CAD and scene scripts
.....

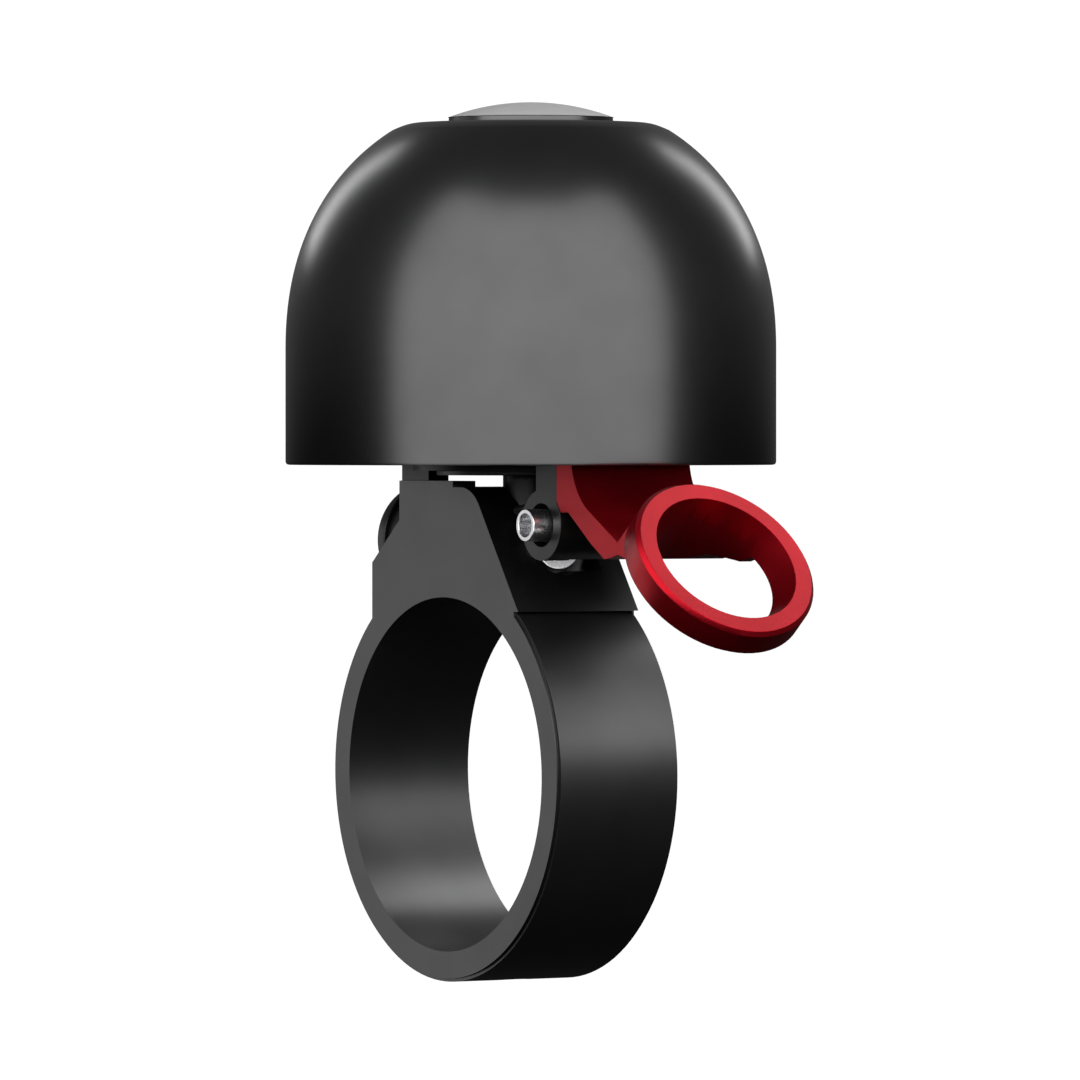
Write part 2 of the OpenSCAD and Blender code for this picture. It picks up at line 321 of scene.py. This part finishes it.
# How wide each piece's broken edges are, in mm; round pieces have none
BROKEN_EDGES = {
    "bar_grub_screw": 0.06,
    "base_collar": 0.05,
    "base_nut": 0.10,
    "cap_screw": 0.0,
    "cap_washer": 0.05,
    "clamp_band": 0.04,
    "cross_bolt": 0.10,
    "crown_washer": 0.08,
    "finger_lever": 0.14,
    "hammer_head": 0.0,
    "hammer_washer": 0.06,
    "hammer_yoke": 0.10,
    "lever_rivets": 0.04,
    "pivot_bracket": 0.08,
    "pivot_bush": 0.05,
    "pivot_pin": 0.05,
    "post": 0.05,
    "sleeve_nut": 0.10,
    "torsion_spring": 0.0,
}


def make_pieces():
    """Returns the dome and a list of everything else."""
    slots = {part["node"]: part["material_slot"] for part in frame["record"]["subparts"]}
    others = []
    for body, members in frame["record"]["behaviour"]["bodies"].items():
        for node in members:
            if node != "dome":
                others.append(detailed_copy(node, slots[node], body, BROKEN_EDGES[node] * MM))
    return make_dome(), others


# ---------------------------------------------------------------- studio

def light_group(name, members):
    """The pieces that one set of panels is flagged to light."""
    group = bpy.data.collections.new(name)
    for piece in members:
        group.objects.link(piece)
    return group


def panel(name, azimuth, distance, width, low, high, brightness, lit):
    """An upright soft panel that faces the bell's axis, between two heights."""
    data = bpy.data.lights.new(name, "AREA")
    data.shape = "RECTANGLE"
    data.size = width
    data.size_y = high - low
    data.energy = brightness * math.pi * width * (high - low)
    light = bpy.data.objects.new(name, data)
    bpy.context.scene.collection.objects.link(light)
    away = direction(azimuth, 0)
    light.location = BELL_AXIS + away * distance + Vector((0, 0, (low + high) / 2))
    light.rotation_euler = (-away).to_track_quat("-Z", "Y").to_euler()
    light.visible_camera = False
    light.light_linking.receiver_collection = lit


def curved_wall_panel(name, side, turn, distance, low, high, brightness, lit):
    """One of three panels that meet edge to edge, to stand for a curved white wall."""
    width = 2 * distance * math.tan(math.radians(turn / 2))
    panel(f"{name}_{side + 1}", VIEW_AZIMUTH + side * turn, distance, width, low, high, brightness, lit)


def make_floor():
    """A pale floor that the camera sees and that lights nothing."""
    bpy.ops.mesh.primitive_plane_add(size=FLOOR_SIZE, location=(0, 0, FLOOR_HEIGHT))
    floor = bpy.context.object
    floor.name = "floor"
    material, nodes, links, shader = new_material("floor_pale")
    tone = between(nodes, links, noise(nodes, links, 3, 2.0), 0, 1)
    pale = tint(nodes, links, tone, (0.97, 0.97, 0.97), (1.0, 1.0, 1.0))
    links.new(pale, shader.inputs["Base Color"])
    links.new(pale, shader.inputs["Emission Color"])
    shader.inputs["Emission Strength"].default_value = FLOOR_GLOW
    shader.inputs["Roughness"].default_value = 0.9
    floor.data.materials.append(material)
    floor.visible_diffuse = False
    floor.visible_glossy = False


def make_world():
    """White to the eye; as a light it is dim, and dimmer below."""
    world = bpy.data.worlds.new("studio")
    world.use_nodes = True
    nodes = world.node_tree.nodes
    links = world.node_tree.links
    background = nodes["Background"]
    background.inputs["Color"].default_value = (1, 1, 1, 1)
    where = nodes.new("ShaderNodeTexCoord")
    split = nodes.new("ShaderNodeSeparateXYZ")
    links.new(where.outputs["Generated"], split.inputs["Vector"])
    height = nodes.new("ShaderNodeMapRange")
    height.inputs["From Min"].default_value = -0.15
    height.inputs["From Max"].default_value = 0.10
    height.inputs["To Min"].default_value = WORLD_BELOW
    height.inputs["To Max"].default_value = WORLD_ABOVE
    links.new(split.outputs["Z"], height.inputs["Value"])
    seen = nodes.new("ShaderNodeLightPath")
    level = nodes.new("ShaderNodeMix")
    level.inputs["B"].default_value = WORLD_SEEN
    links.new(seen.outputs["Is Camera Ray"], level.inputs["Factor"])
    links.new(height.outputs["Result"], level.inputs["A"])
    links.new(level.outputs["Result"], background.inputs["Strength"])
    bpy.context.scene.world = world


def make_lights(dome, others):
    """A wall of panels for the dome, a higher one for the rest, and strips that trace the edges."""
    bright = [piece for piece in others if piece.name in ("sleeve_nut_look", "pivot_pin_look")]
    on_dome = light_group("lit_dome", [dome] + bright)
    on_rest = light_group("lit_rest", others)
    for side in (-1, 0, 1):
        curved_wall_panel("front_dome", side, 43, 0.14, -0.09, 0.26, 2.2, on_dome)
        curved_wall_panel("front_low", side, 50, 0.12, 0.022, 0.20, 3.3, on_rest)
    for side in (-1, 1):
        panel(f"edge_{side}", VIEW_AZIMUTH + side * 143, 0.20, 0.045, 0.07, 0.20, 3.2, on_dome)
    panel("left_low", VIEW_AZIMUTH - 113, 0.15, 0.12, -0.08, 0.05, 1.0, on_rest)
    panel("high_right", VIEW_AZIMUTH + 122, 0.12, 0.09, 0.09, 0.24, 5.0, on_rest)


def make_camera():
    """A long lens on the bell, from the front left."""
    data = bpy.data.cameras.new("camera")
    data.lens = VIEW_LENS
    data.sensor_width = 36
    data.clip_start = 0.01
    camera = bpy.data.objects.new("camera", data)
    bpy.context.scene.collection.objects.link(camera)
    camera.location = VIEW_CENTRE + direction(VIEW_AZIMUTH, VIEW_ELEVATION) * VIEW_DISTANCE
    camera.rotation_euler = (VIEW_CENTRE - camera.location).to_track_quat("-Z", "Y").to_euler()
    bpy.context.scene.camera = camera


dome, others = make_pieces()
make_floor()
make_world()
make_lights(dome, others)
make_camera()
bpy.context.scene.view_settings.view_transform = "Standard"
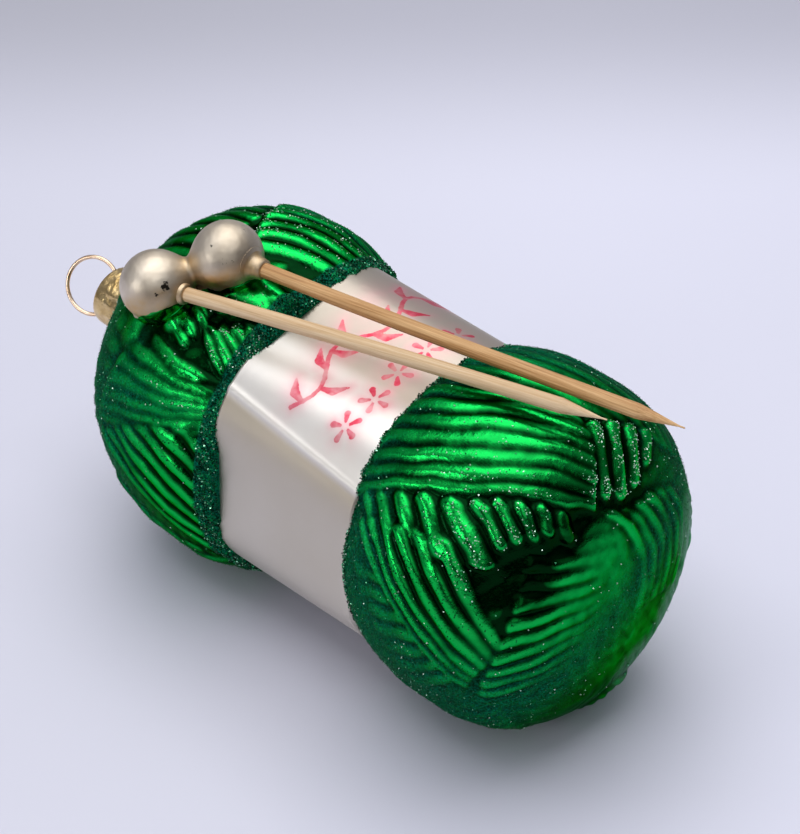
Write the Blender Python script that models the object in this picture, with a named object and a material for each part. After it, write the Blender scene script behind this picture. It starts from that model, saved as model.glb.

.....

Exercise goal:
Using the data above, repeat every line exactly.

Problem solution:
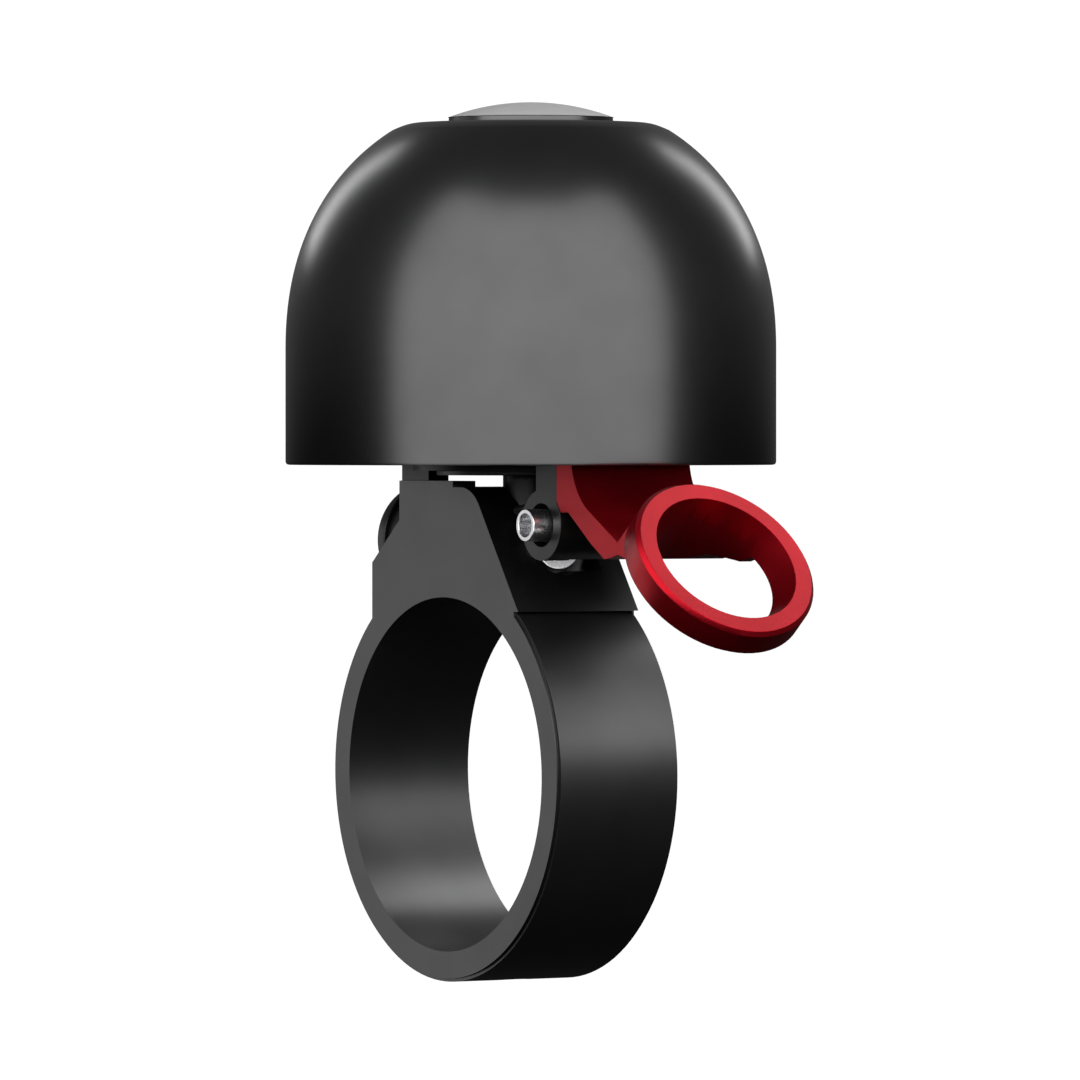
Write part 2 of the OpenSCAD and Blender code for this picture. It picks up at line 321 of scene.py. This part finishes it.
# How wide each piece's broken edges are, in mm; round pieces have none
BROKEN_EDGES = {
    "bar_grub_screw": 0.06,
    "base_collar": 0.05,
    "base_nut": 0.10,
    "cap_screw": 0.0,
    "cap_washer": 0.05,
    "clamp_band": 0.04,
    "cross_bolt": 0.10,
    "crown_washer": 0.08,
    "finger_lever": 0.14,
    "hammer_head": 0.0,
    "hammer_washer": 0.06,
    "hammer_yoke": 0.10,
    "lever_rivets": 0.04,
    "pivot_bracket": 0.08,
    "pivot_bush": 0.05,
    "pivot_pin": 0.05,
    "post": 0.05,
    "sleeve_nut": 0.10,
    "torsion_spring": 0.0,
}


def make_pieces():
    """Returns the dome and a list of everything else."""
    slots = {part["node"]: part["material_slot"] for part in frame["record"]["subparts"]}
    others = []
    for body, members in frame["record"]["behaviour"]["bodies"].items():
        for node in members:
            if node != "dome":
                others.append(detailed_copy(node, slots[node], body, BROKEN_EDGES[node] * MM))
    return make_dome(), others


# ---------------------------------------------------------------- studio

def light_group(name, members):
    """The pieces that one set of panels is flagged to light."""
    group = bpy.data.collections.new(name)
    for piece in members:
        group.objects.link(piece)
    return group


def panel(name, azimuth, distance, width, low, high, brightness, lit):
    """An upright soft panel that faces the bell's axis, between two heights."""
    data = bpy.data.lights.new(name, "AREA")
    data.shape = "RECTANGLE"
    data.size = width
    data.size_y = high - low
    data.energy = brightness * math.pi * width * (high - low)
    light = bpy.data.objects.new(name, data)
    bpy.context.scene.collection.objects.link(light)
    away = direction(azimuth, 0)
    light.location = BELL_AXIS + away * distance + Vector((0, 0, (low + high) / 2))
    light.rotation_euler = (-away).to_track_quat("-Z", "Y").to_euler()
    light.visible_camera = False
    light.light_linking.receiver_collection = lit


def curved_wall_panel(name, side, turn, distance, low, high, brightness, lit):
    """One of three panels that meet edge to edge, to stand for a curved white wall."""
    width = 2 * distance * math.tan(math.radians(turn / 2))
    panel(f"{name}_{side + 1}", VIEW_AZIMUTH + side * turn, distance, width, low, high, brightness, lit)


def make_floor():
    """A pale floor that the camera sees and that lights nothing."""
    bpy.ops.mesh.primitive_plane_add(size=FLOOR_SIZE, location=(0, 0, FLOOR_HEIGHT))
    floor = bpy.context.object
    floor.name = "floor"
    material, nodes, links, shader = new_material("floor_pale")
    tone = between(nodes, links, noise(nodes, links, 3, 2.0), 0, 1)
    pale = tint(nodes, links, tone, (0.97, 0.97, 0.97), (1.0, 1.0, 1.0))
    links.new(pale, shader.inputs["Base Color"])
    links.new(pale, shader.inputs["Emission Color"])
    shader.inputs["Emission Strength"].default_value = FLOOR_GLOW
    shader.inputs["Roughness"].default_value = 0.9
    floor.data.materials.append(material)
    floor.visible_diffuse = False
    floor.visible_glossy = False


def make_world():
    """White to the eye; as a light it is dim, and dimmer below."""
    world = bpy.data.worlds.new("studio")
    world.use_nodes = True
    nodes = world.node_tree.nodes
    links = world.node_tree.links
    background = nodes["Background"]
    background.inputs["Color"].default_value = (1, 1, 1, 1)
    where = nodes.new("ShaderNodeTexCoord")
    split = nodes.new("ShaderNodeSeparateXYZ")
    links.new(where.outputs["Generated"], split.inputs["Vector"])
    height = nodes.new("ShaderNodeMapRange")
    height.inputs["From Min"].default_value = -0.15
    height.inputs["From Max"].default_value = 0.10
    height.inputs["To Min"].default_value = WORLD_BELOW
    height.inputs["To Max"].default_value = WORLD_ABOVE
    links.new(split.outputs["Z"], height.inputs["Value"])
    seen = nodes.new("ShaderNodeLightPath")
    level = nodes.new("ShaderNodeMix")
    level.inputs["B"].default_value = WORLD_SEEN
    links.new(seen.outputs["Is Camera Ray"], level.inputs["Factor"])
    links.new(height.outputs["Result"], level.inputs["A"])
    links.new(level.outputs["Result"], background.inputs["Strength"])
    bpy.context.scene.world = world


def make_lights(dome, others):
    """A wall of panels for the dome, a higher one for the rest, and strips that trace the edges."""
    bright = [piece for piece in others if piece.name in ("sleeve_nut_look", "pivot_pin_look")]
    on_dome = light_group("lit_dome", [dome] + bright)
    on_rest = light_group("lit_rest", others)
    for side in (-1, 0, 1):
        curved_wall_panel("front_dome", side, 43, 0.14, -0.09, 0.26, 2.2, on_dome)
        curved_wall_panel("front_low", side, 50, 0.12, 0.022, 0.20, 3.3, on_rest)
    for side in (-1, 1):
        panel(f"edge_{side}", VIEW_AZIMUTH + side * 143, 0.20, 0.045, 0.07, 0.20, 3.2, on_dome)
    panel("left_low", VIEW_AZIMUTH - 113, 0.15, 0.12, -0.08, 0.05, 1.0, on_rest)
    panel("high_right", VIEW_AZIMUTH + 122, 0.12, 0.09, 0.09, 0.24, 5.0, on_rest)


def make_camera():
    """A long lens on the bell, from the front left."""
    data = bpy.data.cameras.new("camera")
    data.lens = VIEW_LENS
    data.sensor_width = 36
    data.clip_start = 0.01
    camera = bpy.data.objects.new("camera", data)
    bpy.context.scene.collection.objects.link(camera)
    camera.location = VIEW_CENTRE + direction(VIEW_AZIMUTH, VIEW_ELEVATION) * VIEW_DISTANCE
    camera.rotation_euler = (VIEW_CENTRE - camera.location).to_track_quat("-Z", "Y").to_euler()
    bpy.context.scene.camera = camera


dome, others = make_pieces()
make_floor()
make_world()
make_lights(dome, others)
make_camera()
bpy.context.scene.view_settings.view_transform = "Standard"
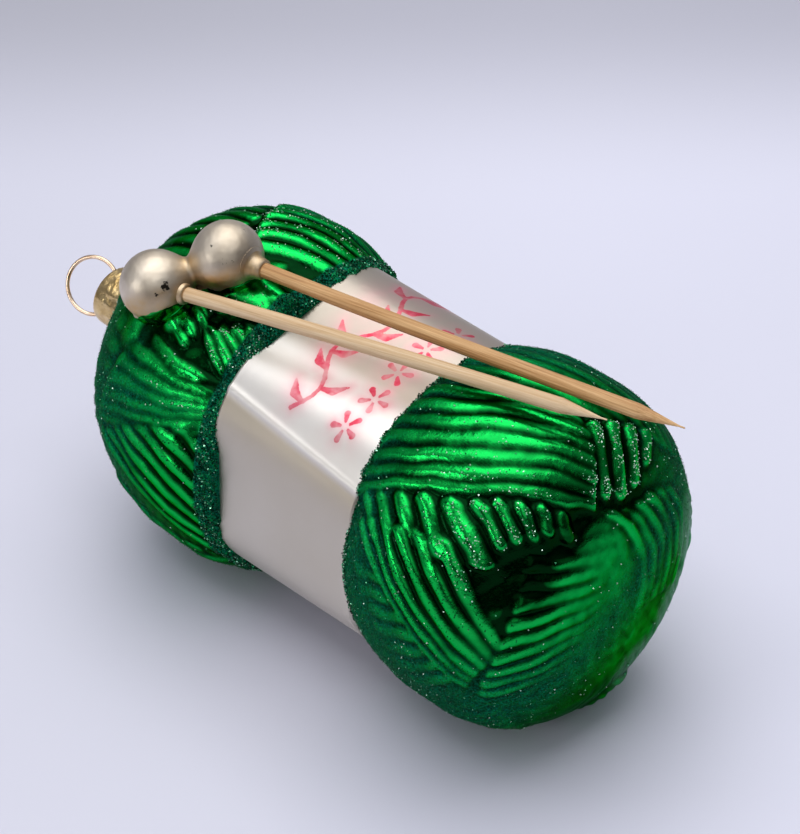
Write the Blender Python script that models the object in this picture, with a named object and a material for each part. After it, write the Blender scene script behind this picture. It starts from that model, saved as model.glb.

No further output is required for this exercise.